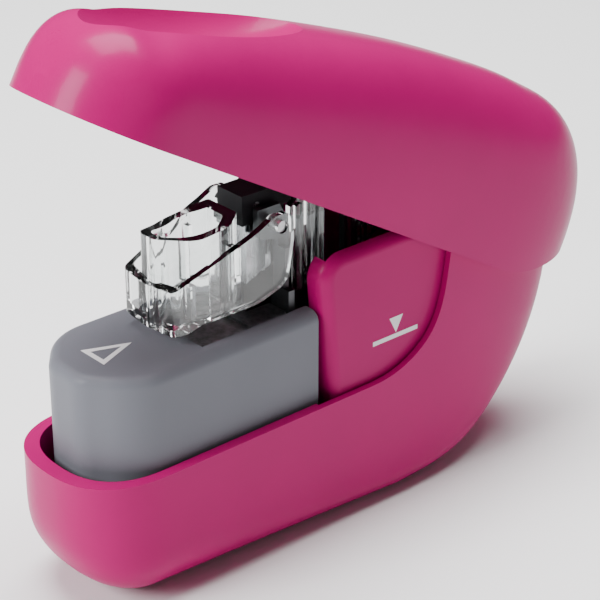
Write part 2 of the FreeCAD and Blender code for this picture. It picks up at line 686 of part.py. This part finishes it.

━━━━━━━━━━

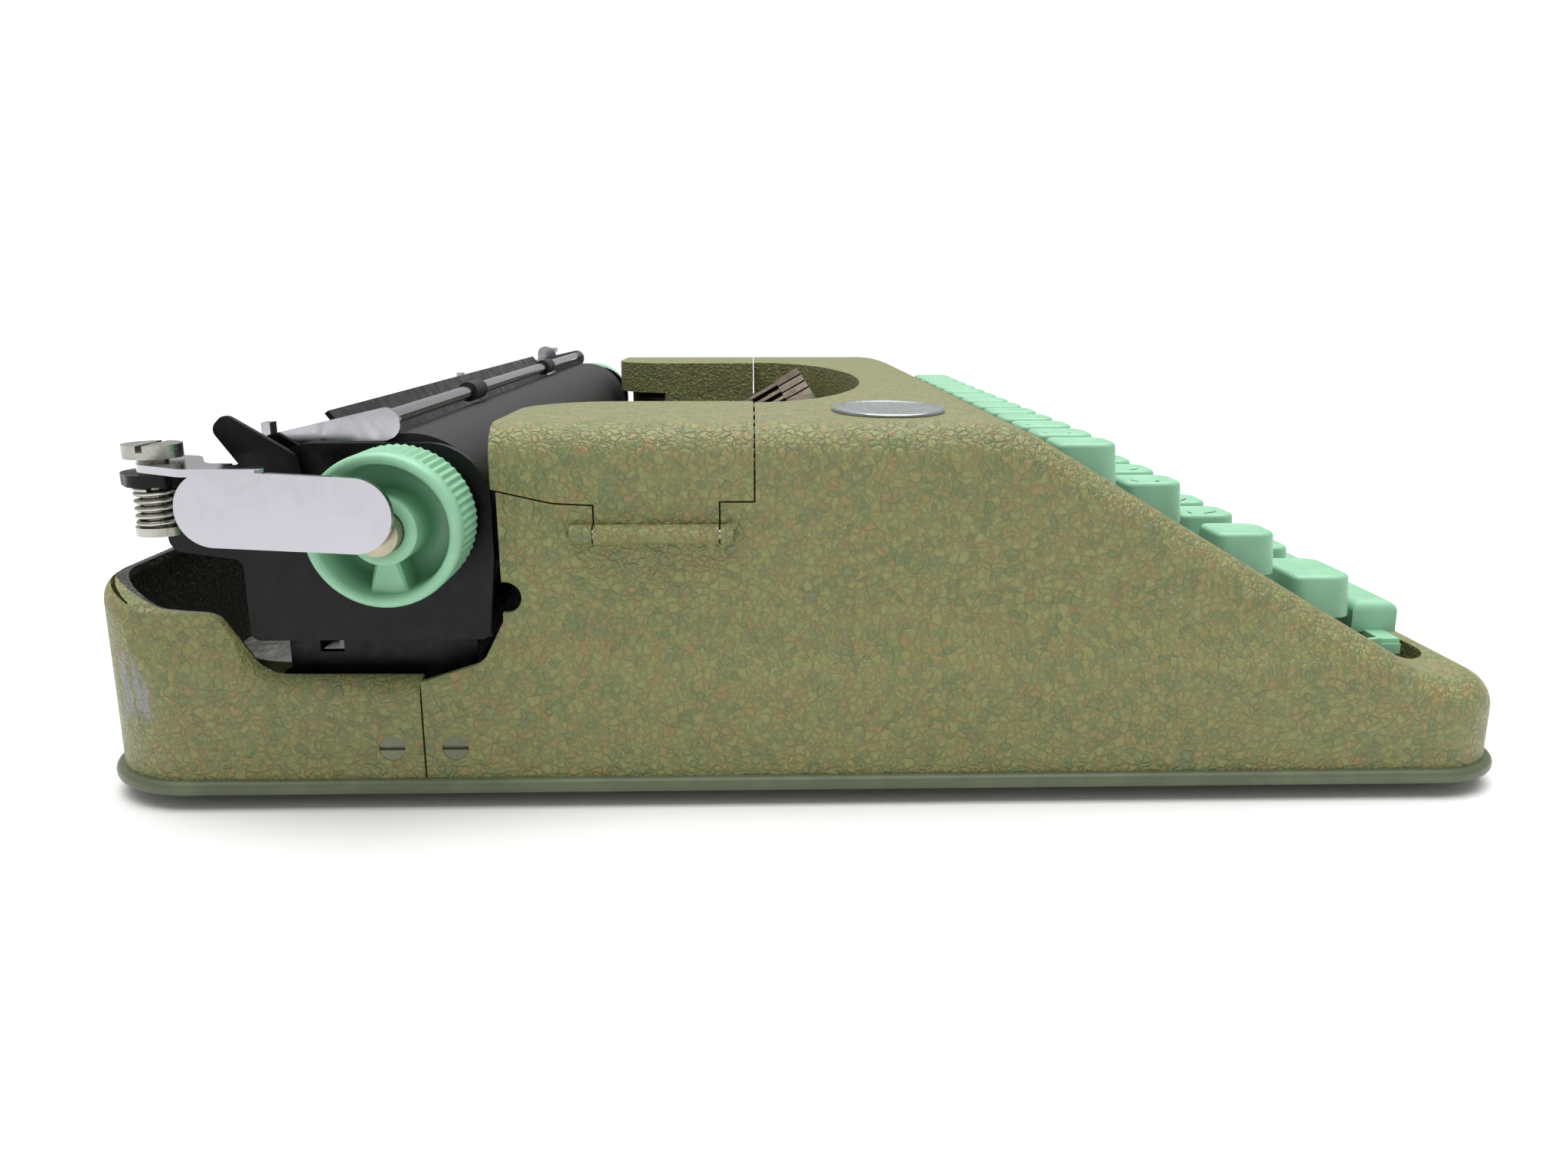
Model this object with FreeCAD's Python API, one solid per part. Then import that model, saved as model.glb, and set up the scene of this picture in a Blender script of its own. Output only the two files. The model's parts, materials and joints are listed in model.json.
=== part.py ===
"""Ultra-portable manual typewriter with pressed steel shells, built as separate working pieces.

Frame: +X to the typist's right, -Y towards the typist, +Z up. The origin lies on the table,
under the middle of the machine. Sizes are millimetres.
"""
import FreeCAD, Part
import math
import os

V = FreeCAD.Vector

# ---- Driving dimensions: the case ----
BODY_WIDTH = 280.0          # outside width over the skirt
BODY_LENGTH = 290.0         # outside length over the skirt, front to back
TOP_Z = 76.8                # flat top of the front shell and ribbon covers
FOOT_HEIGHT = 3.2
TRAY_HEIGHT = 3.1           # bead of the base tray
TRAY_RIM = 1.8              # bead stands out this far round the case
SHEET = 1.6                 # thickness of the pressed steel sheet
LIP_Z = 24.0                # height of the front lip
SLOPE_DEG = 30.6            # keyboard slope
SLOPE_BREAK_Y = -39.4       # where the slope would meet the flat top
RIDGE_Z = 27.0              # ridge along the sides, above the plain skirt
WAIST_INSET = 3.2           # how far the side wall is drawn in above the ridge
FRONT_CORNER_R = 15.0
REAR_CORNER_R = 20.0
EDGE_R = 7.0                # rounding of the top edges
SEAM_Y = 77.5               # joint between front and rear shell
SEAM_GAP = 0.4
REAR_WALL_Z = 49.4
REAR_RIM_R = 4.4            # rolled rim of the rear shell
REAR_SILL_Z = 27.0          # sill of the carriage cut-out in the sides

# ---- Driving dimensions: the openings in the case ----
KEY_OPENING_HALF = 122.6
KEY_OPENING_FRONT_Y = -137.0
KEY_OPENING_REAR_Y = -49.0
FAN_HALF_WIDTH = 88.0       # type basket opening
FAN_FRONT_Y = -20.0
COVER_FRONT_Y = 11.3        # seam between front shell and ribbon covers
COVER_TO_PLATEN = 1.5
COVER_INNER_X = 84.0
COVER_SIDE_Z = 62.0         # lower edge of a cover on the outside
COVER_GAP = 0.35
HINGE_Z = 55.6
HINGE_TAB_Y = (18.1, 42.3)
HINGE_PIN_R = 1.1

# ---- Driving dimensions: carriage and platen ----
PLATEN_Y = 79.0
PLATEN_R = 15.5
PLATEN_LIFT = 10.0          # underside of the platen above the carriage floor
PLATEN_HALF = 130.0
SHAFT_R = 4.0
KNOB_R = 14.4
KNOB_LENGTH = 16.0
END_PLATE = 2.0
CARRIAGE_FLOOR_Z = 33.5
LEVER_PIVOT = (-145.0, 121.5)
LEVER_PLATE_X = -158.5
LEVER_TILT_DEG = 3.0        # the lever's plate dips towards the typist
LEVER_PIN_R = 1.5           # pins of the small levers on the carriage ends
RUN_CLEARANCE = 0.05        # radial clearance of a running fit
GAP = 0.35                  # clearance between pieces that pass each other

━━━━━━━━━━

- _WHAT THE TASK REQUIRES_:
Using the entries above, repeat only the lines from the one containing "Model this object" through the one containing "V = FreeCAD.Vector", end lines included.

- _COMPLETED TASK_:
Model this object with FreeCAD's Python API, one solid per part. Then import that model, saved as model.glb, and set up the scene of this picture in a Blender script of its own. Output only the two files. The model's parts, materials and joints are listed in model.json.
=== part.py ===
"""Ultra-portable manual typewriter with pressed steel shells, built as separate working pieces.

Frame: +X to the typist's right, -Y towards the typist, +Z up. The origin lies on the table,
under the middle of the machine. Sizes are millimetres.
"""
import FreeCAD, Part
import math
import os

V = FreeCAD.Vector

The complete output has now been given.